Notably, on the same day the appeals were withdrawn, the SEC announced that it was replacing its Crypto Assets and Cyber Unit (responsible for many crypto enforcement actions since its establishment in 2017) with a repurposed Cyber and Emerging Technologies Unit (CETU). CETU will not be focused principally on crypto, but will look “to combat misconduct as it relates to securities transactions” across a range of areas and technologies, including artificial intelligence, social media, and blockchain.
And on February 21, 2025, a major US cryptocurrency platform announced that it had reached an agreement with SEC Staff to dismiss its high-profile 2023 enforcement action against it, pending SEC approval. This was followed by another major cryptocurrency platform announcing the same, and the world’s largest NFT trading platform announcing that the SEC was closing its investigation into the platform just six months after issuing it a Wells notice.
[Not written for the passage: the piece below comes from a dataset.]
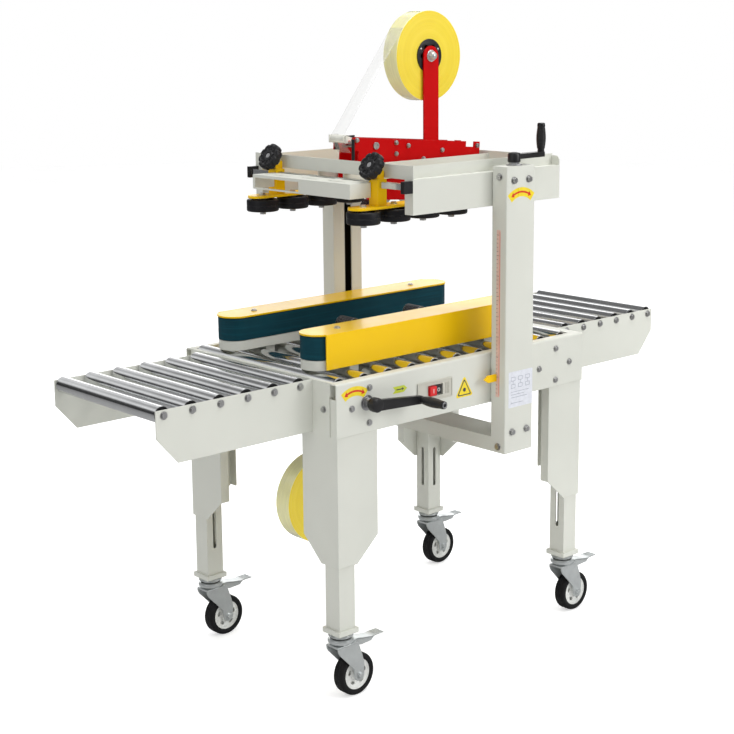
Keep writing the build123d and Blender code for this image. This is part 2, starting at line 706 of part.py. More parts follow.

Finally, Commissioner Peirce published a statement on February 21, 2025, stating that the Crypto Task Force “hope[s] to make rapid progress” in providing the public with clarity on crypto-related matters. To that end, she issued a public request for comment with 48 questions on a wide range of crypto topics, such as security status of digital assets, scope of SEC jurisdiction, token offerings, registration safe harbors, secondary market trading, custody issues, lending, exchange-traded products, tokenization, innovation sandboxes, and cross-border cooperation. “The Task Force,” she noted, “is actively considering solutions to many of the issues presented.”
This collaborative and solution-oriented posture is a marked difference from the enforcement-centric posture the industry endured under the previous administration. Along with the various developments described above, it signals a transformative era underway at the SEC that is sure to redefine the regulatory landscape for digital assets in the US.